Le soixantième anniversaire de l’ouverture de Vatican II, le 11 octobre 1962, a donné l’occasion de revenir sur le bilan d’un concile qui s’est achevé en 1965. Et certains ne manquent pas d’attribuer à son application – voire à son existence même – l’hémorragie qui secoue depuis l’Eglise catholique : crise des vocations, effondrement des sacrements. Et surtout décrochement d’une pratique dominicale passée de près de 30 % de la population française, dans les années 1950, à 2-3 % aujourd’hui.
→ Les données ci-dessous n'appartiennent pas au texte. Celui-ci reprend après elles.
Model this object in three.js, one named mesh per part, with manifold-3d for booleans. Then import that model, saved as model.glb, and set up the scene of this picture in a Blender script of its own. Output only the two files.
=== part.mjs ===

Concordance troublante des calendriers : 1965 a été en fait l’année charnière de toutes les ruptures sociétales et institutionnelles ! Que ce soit avec la révolution contraceptive, le décollage de la courbe des divorces, l’allongement de la scolarité, l’avancée de l’exode rural en même temps que l’émergence de la société de consommation. Toutes les statistiques montrent que la « révolution de Mai 68 » n’a été que le révélateur et le catalyseur d’un mouvement d’émancipation commencé au milieu de la décennie 60 et amplifié par l’arrivée des baby-boomers sur la scène publique.
Cette vague de libéralisation des mœurs et de contestation des institutions n’a épargné ni l’université en voie de démocratisation, ni l’armée sortie de calamiteuses guerres coloniales, ni la famille en pleine reconversion, ni même les autres Eglises…
Pas plus que le mouvement de 68, résultat d’une révolution sociétale silencieuse, Vatican II n’a provoqué le séisme qui a déstabilisé l’Eglise catholique. Et l’historien Denis Pelletier a raison d’affirmer qu’ « Imputer la crise de l’Eglise à Vatican II, ce serait comme imputer la crise climatique au GIEC » (Le Monde 12.10.22).
Le Concile n’aurait il pas en fait révélé, un peu à son insu avant les autres institutions, la mutation profonde, voire une crise globale de la société ? Un peu comme Mai 68, à postériori. Si l’Eglise catholique n’a pas manqué de clairvoyance en 1962, dans sa volonté d’adaptation à un paysage en bouleversement, on peut en revanche lui reprocher d’avoir pêché par excès de confiance, en pensant prévenir, par son propre aggiornamento, une crise qui la dépasse.